#### Exercise:
Repeat exactly and only the lines from the line containing "add(hex_nut(outlet_plane, tail_piece_radius +" through the line containing "obj.parent = empty", both included.

#### Data for processing:
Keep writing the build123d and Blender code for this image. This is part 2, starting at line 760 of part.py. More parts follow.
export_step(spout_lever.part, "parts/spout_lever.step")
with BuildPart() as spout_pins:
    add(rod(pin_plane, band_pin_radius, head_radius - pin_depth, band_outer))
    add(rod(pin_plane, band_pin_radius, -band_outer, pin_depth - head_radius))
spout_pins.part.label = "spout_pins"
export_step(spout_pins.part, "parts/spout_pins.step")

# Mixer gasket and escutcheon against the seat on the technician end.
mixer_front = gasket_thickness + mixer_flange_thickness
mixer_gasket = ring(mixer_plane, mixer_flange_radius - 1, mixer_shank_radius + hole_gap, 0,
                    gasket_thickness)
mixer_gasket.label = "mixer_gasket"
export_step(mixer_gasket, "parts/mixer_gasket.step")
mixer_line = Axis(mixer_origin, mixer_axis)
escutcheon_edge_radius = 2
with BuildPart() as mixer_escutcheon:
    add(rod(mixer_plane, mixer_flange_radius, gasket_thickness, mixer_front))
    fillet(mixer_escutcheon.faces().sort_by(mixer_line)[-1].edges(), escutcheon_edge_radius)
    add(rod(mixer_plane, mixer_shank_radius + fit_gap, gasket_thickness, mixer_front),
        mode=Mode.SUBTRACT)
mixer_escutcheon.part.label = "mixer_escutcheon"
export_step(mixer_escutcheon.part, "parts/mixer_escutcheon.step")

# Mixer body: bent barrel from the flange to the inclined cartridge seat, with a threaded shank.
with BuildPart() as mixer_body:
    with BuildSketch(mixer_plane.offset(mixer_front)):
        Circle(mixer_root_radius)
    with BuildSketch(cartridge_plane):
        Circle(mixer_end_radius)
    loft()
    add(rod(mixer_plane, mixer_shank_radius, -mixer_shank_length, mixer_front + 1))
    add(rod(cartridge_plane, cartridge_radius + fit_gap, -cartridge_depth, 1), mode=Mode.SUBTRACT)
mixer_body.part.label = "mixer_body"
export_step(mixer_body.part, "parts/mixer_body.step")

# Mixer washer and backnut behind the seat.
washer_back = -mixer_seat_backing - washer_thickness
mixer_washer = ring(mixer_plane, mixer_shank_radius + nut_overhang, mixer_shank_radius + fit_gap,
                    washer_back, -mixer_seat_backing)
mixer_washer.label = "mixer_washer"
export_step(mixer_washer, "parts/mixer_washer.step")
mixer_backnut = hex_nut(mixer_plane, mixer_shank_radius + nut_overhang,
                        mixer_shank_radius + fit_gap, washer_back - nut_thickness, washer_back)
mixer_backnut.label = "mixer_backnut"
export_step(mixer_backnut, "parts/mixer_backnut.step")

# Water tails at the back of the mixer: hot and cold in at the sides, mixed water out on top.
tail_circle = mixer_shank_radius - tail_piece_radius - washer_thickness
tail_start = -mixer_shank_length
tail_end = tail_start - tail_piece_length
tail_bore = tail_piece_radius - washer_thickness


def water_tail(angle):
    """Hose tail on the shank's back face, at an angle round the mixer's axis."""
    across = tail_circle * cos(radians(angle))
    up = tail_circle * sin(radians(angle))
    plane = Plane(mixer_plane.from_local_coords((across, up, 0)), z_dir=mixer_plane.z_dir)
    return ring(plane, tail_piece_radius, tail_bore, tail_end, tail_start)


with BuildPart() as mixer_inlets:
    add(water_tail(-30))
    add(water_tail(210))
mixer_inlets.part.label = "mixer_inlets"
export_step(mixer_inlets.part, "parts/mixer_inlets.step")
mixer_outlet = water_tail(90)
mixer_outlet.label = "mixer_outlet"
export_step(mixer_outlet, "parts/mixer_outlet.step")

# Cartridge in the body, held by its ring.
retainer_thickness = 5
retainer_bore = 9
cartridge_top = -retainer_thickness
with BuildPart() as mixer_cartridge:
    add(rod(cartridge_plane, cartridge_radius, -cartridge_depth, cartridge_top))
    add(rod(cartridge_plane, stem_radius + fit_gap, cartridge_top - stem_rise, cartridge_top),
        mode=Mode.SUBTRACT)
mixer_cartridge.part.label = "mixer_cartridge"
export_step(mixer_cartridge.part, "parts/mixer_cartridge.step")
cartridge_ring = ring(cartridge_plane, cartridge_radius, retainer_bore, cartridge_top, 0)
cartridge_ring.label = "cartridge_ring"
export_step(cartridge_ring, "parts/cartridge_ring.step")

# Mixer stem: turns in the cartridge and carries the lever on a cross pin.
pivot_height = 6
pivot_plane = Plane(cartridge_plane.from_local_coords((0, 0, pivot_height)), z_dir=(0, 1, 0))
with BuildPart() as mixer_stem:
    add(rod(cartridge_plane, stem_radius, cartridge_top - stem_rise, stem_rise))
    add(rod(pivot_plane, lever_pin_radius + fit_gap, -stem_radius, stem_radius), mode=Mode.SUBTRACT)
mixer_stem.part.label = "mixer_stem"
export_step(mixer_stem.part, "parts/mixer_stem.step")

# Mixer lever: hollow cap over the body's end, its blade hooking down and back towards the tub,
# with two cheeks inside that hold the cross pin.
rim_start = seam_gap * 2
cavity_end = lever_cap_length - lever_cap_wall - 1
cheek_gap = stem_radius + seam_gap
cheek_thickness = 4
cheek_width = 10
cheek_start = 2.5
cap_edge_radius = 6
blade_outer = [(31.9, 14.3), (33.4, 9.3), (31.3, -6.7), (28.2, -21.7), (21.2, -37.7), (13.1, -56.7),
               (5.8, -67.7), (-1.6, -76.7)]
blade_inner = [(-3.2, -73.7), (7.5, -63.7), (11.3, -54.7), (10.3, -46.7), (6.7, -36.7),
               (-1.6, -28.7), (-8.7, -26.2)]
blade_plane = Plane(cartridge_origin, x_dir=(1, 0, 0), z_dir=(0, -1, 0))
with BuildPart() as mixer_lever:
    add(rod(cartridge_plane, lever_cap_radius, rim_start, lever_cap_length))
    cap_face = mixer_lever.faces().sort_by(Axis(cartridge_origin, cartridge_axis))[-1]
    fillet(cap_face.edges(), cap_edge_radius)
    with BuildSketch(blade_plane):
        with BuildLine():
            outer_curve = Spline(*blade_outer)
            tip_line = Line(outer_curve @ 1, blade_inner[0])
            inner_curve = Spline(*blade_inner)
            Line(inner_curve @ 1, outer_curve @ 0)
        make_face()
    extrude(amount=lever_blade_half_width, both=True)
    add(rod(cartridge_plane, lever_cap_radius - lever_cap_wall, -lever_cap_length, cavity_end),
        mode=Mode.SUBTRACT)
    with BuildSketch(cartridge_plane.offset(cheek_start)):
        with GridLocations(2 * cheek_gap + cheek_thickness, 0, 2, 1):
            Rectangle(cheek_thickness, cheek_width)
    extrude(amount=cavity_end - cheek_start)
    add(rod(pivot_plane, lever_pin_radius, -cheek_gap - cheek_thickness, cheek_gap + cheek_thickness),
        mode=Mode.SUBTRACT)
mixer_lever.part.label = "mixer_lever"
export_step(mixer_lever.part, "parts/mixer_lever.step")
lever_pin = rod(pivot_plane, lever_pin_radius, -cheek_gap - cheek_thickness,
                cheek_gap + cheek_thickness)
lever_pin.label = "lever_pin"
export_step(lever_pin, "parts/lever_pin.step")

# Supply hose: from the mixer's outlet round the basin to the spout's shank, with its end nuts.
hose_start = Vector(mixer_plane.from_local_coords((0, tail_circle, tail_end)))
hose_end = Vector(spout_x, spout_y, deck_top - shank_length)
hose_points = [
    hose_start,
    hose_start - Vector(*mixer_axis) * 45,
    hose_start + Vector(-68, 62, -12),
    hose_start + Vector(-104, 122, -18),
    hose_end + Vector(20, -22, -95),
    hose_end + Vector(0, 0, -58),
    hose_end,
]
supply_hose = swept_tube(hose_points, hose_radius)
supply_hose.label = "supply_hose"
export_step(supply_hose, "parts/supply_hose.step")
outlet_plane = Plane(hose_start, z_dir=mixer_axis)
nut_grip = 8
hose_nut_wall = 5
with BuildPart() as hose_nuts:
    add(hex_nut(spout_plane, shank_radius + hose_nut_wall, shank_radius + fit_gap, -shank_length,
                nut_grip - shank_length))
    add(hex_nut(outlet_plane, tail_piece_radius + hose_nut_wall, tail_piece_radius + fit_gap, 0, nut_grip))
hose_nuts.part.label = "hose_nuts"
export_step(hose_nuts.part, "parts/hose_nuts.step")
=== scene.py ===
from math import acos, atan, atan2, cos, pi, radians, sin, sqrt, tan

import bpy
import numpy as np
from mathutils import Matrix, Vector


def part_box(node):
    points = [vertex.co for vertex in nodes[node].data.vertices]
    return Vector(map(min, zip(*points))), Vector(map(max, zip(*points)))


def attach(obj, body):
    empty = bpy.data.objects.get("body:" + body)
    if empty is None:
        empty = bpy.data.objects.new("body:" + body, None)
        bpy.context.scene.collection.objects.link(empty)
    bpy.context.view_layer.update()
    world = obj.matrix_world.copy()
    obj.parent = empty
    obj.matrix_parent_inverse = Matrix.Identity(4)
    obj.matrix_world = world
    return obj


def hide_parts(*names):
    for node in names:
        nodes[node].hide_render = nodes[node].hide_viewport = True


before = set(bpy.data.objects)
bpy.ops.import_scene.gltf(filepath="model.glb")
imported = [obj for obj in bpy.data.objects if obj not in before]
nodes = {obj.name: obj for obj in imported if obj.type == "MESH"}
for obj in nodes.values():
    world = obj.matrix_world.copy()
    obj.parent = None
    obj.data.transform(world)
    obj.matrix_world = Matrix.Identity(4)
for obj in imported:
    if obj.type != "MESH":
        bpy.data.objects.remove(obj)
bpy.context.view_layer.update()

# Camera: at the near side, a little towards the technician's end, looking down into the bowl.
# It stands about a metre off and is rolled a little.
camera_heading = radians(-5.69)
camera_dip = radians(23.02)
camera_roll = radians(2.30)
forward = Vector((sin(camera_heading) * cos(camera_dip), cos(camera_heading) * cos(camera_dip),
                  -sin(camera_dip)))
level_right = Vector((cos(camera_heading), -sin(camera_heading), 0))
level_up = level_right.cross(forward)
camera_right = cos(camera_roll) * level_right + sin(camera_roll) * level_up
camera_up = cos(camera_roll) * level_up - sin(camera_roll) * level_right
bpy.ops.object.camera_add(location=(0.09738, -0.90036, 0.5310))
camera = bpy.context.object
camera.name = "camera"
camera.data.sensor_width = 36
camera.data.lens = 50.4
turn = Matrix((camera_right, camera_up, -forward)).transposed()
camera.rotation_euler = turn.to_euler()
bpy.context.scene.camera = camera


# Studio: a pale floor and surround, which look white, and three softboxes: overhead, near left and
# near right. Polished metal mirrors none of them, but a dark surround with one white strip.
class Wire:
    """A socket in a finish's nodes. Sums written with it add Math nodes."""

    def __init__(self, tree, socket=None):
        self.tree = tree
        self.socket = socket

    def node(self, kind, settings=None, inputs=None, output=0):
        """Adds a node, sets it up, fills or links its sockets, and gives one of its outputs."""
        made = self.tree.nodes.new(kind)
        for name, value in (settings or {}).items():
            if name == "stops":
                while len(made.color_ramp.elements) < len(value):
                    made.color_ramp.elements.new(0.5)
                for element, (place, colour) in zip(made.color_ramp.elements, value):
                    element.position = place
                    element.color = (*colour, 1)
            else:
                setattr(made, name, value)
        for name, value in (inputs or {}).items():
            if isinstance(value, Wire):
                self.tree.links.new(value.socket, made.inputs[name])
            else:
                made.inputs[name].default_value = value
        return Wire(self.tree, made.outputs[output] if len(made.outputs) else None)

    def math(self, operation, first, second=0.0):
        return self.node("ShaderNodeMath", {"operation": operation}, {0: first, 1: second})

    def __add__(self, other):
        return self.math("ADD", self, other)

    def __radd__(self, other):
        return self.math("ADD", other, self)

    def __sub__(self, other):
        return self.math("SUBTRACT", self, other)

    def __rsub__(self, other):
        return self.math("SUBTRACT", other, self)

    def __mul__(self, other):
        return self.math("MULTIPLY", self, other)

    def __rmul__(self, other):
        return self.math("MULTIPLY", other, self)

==

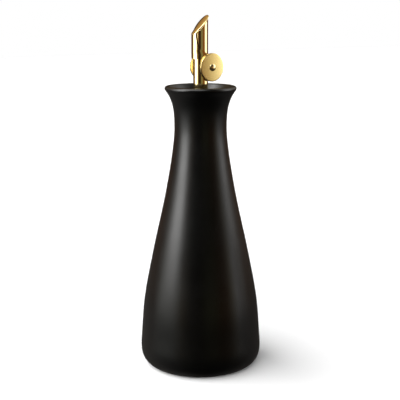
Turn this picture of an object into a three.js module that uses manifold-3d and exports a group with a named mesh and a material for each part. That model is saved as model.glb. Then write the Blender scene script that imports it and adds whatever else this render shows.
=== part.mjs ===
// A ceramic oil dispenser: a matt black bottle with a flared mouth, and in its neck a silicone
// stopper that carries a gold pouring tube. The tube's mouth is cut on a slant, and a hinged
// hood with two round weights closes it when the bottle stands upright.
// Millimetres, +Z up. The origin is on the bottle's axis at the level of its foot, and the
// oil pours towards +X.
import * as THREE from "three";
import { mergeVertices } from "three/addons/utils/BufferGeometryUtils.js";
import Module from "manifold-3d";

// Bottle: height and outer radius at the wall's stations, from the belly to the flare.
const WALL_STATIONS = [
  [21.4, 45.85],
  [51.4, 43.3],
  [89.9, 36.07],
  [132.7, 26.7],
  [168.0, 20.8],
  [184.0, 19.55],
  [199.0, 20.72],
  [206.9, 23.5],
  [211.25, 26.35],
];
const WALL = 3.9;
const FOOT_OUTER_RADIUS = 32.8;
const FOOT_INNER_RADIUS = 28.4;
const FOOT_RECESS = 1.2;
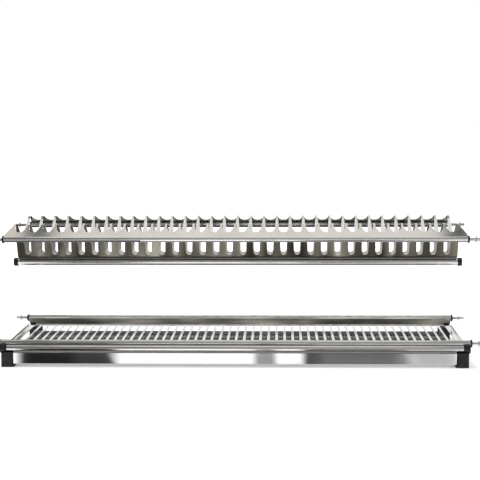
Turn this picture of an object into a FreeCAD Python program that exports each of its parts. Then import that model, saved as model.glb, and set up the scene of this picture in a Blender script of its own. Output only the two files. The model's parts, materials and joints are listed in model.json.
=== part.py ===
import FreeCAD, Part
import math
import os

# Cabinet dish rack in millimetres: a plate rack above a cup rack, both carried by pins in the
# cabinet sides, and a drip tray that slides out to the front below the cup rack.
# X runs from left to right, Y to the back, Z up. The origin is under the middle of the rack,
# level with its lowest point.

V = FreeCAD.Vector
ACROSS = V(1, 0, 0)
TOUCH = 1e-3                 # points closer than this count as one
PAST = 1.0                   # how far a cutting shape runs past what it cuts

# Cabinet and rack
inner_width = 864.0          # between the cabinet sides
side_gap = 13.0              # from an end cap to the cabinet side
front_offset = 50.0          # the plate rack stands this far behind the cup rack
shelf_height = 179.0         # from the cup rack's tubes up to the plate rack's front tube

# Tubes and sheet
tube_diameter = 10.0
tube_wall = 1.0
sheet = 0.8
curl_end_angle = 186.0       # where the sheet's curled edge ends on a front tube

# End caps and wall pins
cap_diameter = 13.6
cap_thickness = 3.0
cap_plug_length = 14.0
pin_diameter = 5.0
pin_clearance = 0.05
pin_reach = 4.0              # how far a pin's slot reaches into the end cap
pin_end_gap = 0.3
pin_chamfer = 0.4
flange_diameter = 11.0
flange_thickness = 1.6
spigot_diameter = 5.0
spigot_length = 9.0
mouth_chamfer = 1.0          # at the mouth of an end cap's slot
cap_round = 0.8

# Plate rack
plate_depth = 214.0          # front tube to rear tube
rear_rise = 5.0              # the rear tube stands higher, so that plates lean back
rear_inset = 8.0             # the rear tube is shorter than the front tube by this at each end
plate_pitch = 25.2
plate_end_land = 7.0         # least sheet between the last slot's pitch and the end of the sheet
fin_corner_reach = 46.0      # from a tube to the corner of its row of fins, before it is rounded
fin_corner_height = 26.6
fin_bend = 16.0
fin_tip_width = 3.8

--

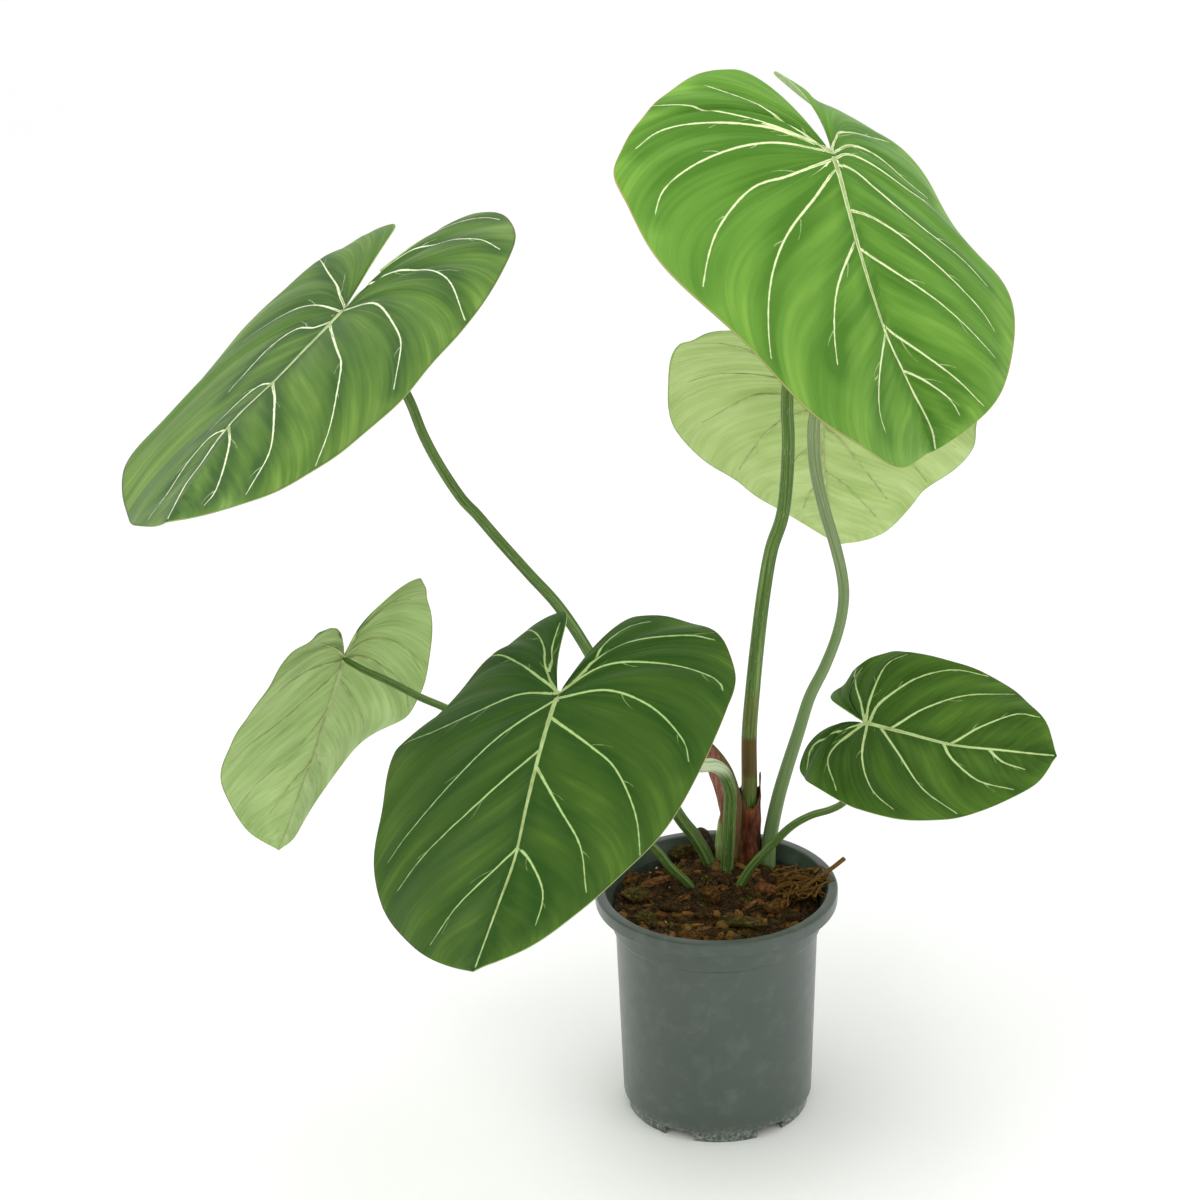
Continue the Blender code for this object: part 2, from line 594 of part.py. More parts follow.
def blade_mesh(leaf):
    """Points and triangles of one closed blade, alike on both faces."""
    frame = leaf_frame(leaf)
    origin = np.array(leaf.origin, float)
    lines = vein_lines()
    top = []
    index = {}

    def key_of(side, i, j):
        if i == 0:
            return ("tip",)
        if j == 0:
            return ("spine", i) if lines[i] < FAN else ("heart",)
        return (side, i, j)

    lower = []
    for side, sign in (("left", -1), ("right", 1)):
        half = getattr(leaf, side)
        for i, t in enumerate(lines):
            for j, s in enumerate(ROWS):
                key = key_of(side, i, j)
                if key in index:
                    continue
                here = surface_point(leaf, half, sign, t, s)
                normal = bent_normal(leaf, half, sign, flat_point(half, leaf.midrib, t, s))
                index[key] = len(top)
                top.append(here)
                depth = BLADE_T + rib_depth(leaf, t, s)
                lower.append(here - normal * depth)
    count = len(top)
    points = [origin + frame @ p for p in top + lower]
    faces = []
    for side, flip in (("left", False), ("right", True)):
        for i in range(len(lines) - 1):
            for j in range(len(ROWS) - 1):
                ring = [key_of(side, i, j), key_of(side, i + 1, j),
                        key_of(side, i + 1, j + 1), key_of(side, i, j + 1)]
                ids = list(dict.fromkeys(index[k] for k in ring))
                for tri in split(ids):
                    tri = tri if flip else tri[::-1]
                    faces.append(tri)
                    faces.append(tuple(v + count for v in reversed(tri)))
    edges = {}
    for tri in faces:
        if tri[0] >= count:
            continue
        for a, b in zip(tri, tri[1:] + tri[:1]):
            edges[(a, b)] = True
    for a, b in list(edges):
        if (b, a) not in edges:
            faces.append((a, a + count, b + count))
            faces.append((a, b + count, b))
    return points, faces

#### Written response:
    add(hex_nut(outlet_plane, tail_piece_radius + hose_nut_wall, tail_piece_radius + fit_gap, 0, nut_grip))
hose_nuts.part.label = "hose_nuts"
export_step(hose_nuts.part, "parts/hose_nuts.step")
=== scene.py ===
from math import acos, atan, atan2, cos, pi, radians, sin, sqrt, tan

import bpy
import numpy as np
from mathutils import Matrix, Vector


def part_box(node):
    points = [vertex.co for vertex in nodes[node].data.vertices]
    return Vector(map(min, zip(*points))), Vector(map(max, zip(*points)))


def attach(obj, body):
    empty = bpy.data.objects.get("body:" + body)
    if empty is None:
        empty = bpy.data.objects.new("body:" + body, None)
        bpy.context.scene.collection.objects.link(empty)
    bpy.context.view_layer.update()
    world = obj.matrix_world.copy()
    obj.parent = empty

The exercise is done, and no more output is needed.